◆ PROBLEM DESCRIPTION: Within the material below, transcribe exactly the lines from the one holding "color([0.30, 0.65, 0.25])" through the one holding "bpy.context.view_layer.update()", keeping both ends and skipping the rest.

◆ DATASET EXTRACT:

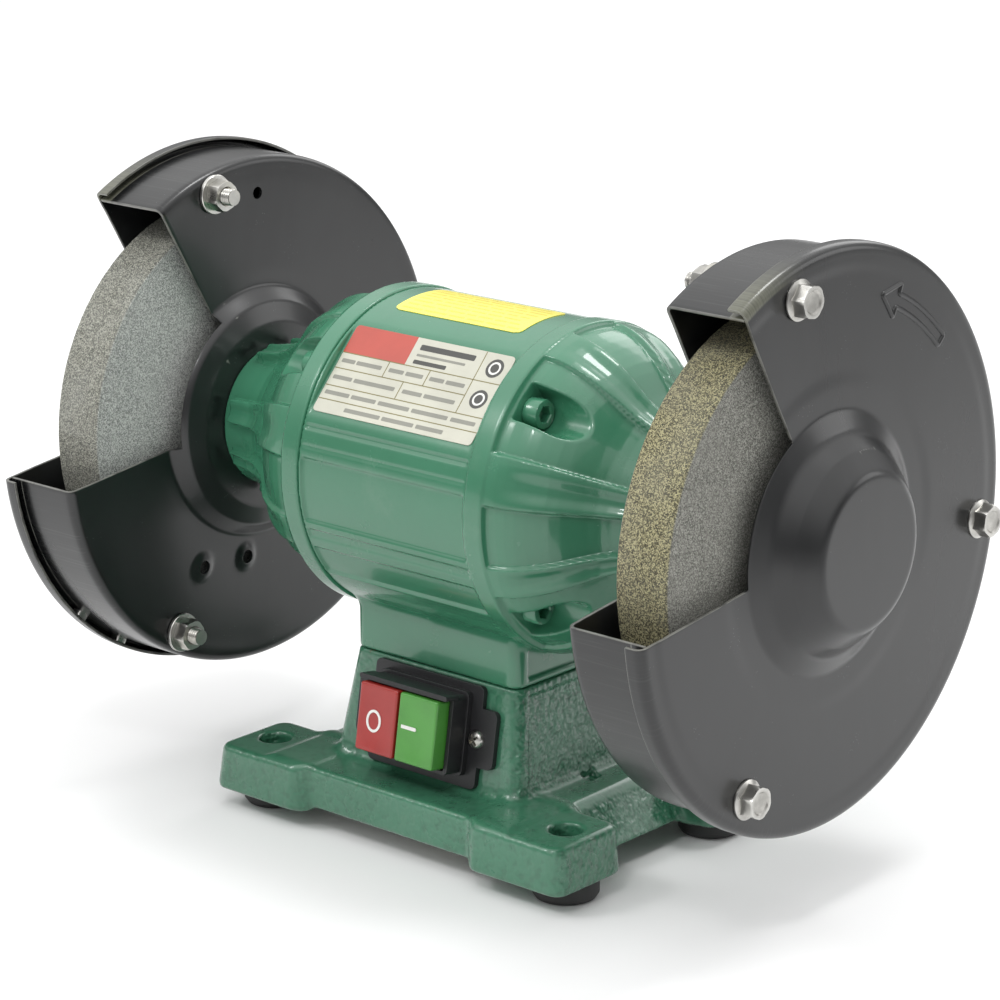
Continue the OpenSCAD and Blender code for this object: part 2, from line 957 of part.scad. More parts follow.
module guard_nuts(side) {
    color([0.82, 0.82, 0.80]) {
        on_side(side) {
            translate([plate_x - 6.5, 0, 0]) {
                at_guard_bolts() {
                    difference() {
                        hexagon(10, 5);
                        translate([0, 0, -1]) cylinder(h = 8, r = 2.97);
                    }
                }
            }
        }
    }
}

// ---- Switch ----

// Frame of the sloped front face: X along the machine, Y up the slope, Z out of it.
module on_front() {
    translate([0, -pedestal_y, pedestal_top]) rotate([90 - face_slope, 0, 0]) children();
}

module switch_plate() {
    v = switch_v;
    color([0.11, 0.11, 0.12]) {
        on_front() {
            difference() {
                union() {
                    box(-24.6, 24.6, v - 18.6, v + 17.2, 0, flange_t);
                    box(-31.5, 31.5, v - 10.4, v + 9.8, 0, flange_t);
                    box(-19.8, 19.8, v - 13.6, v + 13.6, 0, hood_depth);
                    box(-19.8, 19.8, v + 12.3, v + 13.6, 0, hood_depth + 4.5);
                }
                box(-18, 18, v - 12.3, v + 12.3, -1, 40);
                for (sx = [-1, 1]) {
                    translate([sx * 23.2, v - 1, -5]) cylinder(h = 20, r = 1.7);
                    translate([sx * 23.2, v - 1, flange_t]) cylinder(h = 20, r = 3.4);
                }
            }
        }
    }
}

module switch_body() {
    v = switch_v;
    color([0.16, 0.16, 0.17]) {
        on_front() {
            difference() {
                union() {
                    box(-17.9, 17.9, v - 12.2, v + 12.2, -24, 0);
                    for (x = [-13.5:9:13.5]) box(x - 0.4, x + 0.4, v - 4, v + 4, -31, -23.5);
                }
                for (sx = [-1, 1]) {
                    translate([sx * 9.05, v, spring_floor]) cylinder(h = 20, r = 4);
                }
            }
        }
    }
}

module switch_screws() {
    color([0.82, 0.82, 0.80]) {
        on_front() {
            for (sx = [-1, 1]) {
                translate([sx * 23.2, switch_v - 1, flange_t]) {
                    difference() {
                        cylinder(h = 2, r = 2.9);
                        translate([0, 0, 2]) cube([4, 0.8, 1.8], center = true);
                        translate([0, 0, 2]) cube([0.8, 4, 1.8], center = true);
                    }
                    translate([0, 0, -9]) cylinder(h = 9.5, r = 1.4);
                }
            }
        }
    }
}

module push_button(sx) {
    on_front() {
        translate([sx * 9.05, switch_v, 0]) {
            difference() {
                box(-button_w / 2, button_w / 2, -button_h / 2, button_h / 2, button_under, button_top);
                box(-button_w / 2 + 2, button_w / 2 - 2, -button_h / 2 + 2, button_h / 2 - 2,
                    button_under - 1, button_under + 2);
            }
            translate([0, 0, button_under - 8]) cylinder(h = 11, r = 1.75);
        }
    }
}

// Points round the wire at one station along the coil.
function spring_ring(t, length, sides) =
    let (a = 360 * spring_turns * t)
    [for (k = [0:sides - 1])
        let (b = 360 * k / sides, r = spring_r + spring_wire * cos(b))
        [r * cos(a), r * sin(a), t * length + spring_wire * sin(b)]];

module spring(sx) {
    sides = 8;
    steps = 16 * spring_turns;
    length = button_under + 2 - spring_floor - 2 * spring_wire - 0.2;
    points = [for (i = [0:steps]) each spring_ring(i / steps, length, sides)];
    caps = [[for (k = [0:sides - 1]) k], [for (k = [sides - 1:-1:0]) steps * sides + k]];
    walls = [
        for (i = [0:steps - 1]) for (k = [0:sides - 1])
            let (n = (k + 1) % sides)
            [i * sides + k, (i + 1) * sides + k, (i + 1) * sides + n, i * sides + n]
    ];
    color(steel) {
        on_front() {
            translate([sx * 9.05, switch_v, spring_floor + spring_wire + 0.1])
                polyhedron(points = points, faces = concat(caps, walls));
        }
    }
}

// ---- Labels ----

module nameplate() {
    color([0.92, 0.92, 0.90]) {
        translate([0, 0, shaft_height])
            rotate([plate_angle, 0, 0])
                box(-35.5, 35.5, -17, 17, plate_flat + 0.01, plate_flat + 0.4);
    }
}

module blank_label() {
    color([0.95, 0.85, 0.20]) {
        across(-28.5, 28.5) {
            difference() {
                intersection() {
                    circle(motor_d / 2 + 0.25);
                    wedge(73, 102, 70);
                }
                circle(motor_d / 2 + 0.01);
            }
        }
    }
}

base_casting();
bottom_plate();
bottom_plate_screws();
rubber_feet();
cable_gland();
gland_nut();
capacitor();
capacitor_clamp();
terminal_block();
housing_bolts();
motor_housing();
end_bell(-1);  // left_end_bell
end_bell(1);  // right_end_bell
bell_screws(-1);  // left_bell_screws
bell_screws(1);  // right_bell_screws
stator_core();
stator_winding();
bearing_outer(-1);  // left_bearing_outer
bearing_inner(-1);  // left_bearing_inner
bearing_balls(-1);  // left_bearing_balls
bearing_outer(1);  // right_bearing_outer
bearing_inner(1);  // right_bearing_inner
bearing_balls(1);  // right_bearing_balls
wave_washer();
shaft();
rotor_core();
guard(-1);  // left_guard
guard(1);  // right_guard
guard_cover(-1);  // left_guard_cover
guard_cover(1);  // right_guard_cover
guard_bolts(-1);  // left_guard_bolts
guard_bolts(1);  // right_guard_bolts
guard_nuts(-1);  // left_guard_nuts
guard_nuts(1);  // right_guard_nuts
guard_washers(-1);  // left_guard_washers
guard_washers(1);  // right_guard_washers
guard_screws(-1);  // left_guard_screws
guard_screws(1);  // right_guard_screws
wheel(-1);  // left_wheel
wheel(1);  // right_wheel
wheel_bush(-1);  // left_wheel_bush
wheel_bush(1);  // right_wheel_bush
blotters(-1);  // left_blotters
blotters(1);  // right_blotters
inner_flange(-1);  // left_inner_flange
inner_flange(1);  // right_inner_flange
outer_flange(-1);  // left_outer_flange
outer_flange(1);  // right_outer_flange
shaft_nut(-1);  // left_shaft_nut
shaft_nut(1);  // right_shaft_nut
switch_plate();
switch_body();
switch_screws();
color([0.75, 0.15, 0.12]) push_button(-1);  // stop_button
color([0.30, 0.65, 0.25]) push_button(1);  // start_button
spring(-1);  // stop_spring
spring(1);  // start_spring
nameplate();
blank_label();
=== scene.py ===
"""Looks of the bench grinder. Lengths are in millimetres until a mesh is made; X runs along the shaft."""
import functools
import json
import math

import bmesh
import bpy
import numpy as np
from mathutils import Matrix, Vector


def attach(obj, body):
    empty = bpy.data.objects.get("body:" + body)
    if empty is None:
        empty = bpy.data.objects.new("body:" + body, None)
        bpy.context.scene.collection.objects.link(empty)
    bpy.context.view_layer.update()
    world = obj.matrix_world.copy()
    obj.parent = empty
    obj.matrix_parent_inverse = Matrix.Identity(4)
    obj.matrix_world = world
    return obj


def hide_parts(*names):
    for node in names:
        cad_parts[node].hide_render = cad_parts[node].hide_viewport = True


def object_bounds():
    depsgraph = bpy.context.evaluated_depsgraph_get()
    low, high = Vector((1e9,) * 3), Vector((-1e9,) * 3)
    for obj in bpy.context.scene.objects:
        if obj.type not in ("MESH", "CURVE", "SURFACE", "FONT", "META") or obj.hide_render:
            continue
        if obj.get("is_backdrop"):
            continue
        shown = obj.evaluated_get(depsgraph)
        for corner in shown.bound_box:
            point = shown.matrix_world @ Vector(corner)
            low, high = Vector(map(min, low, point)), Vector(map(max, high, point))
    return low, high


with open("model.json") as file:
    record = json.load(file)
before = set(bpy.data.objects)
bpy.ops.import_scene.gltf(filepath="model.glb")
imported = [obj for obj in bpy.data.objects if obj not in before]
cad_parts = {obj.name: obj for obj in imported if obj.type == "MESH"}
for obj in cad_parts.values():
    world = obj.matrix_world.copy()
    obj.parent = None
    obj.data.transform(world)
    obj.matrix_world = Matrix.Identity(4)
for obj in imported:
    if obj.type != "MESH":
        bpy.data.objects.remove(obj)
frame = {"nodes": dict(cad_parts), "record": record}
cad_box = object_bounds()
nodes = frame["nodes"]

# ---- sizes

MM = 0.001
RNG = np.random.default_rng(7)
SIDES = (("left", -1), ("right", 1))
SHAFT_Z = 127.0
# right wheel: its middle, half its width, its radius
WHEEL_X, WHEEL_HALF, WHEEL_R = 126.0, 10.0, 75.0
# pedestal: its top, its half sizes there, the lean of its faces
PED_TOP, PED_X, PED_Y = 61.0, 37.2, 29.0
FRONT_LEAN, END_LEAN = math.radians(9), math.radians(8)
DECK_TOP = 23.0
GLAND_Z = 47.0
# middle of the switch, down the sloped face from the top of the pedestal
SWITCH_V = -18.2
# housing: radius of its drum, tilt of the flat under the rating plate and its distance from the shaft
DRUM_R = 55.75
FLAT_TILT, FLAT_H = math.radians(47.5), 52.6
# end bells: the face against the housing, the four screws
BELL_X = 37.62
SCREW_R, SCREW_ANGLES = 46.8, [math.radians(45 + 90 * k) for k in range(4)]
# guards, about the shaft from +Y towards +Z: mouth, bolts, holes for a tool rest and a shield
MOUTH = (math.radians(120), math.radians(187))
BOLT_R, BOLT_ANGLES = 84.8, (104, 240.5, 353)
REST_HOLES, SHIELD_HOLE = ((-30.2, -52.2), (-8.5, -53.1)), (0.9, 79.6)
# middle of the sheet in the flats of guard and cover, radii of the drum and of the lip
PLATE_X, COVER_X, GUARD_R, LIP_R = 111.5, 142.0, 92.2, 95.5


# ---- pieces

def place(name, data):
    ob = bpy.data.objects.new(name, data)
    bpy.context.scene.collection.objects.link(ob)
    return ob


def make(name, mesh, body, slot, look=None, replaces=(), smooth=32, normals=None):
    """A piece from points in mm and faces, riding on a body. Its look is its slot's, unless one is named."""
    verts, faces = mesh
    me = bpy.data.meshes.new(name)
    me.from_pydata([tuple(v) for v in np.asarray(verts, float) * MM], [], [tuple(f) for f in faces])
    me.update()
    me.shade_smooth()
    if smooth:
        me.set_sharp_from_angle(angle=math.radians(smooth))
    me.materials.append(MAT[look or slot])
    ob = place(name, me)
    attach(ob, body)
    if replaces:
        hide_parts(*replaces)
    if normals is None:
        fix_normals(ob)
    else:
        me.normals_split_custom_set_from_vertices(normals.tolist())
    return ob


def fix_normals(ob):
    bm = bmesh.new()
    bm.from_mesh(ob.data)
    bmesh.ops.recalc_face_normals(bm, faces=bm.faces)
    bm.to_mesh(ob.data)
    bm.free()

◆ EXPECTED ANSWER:
color([0.30, 0.65, 0.25]) push_button(1);  // start_button
spring(-1);  // stop_spring
spring(1);  // start_spring
nameplate();
blank_label();
=== scene.py ===
"""Looks of the bench grinder. Lengths are in millimetres until a mesh is made; X runs along the shaft."""
import functools
import json
import math

import bmesh
import bpy
import numpy as np
from mathutils import Matrix, Vector


def attach(obj, body):
    empty = bpy.data.objects.get("body:" + body)
    if empty is None:
        empty = bpy.data.objects.new("body:" + body, None)
        bpy.context.scene.collection.objects.link(empty)
    bpy.context.view_layer.update()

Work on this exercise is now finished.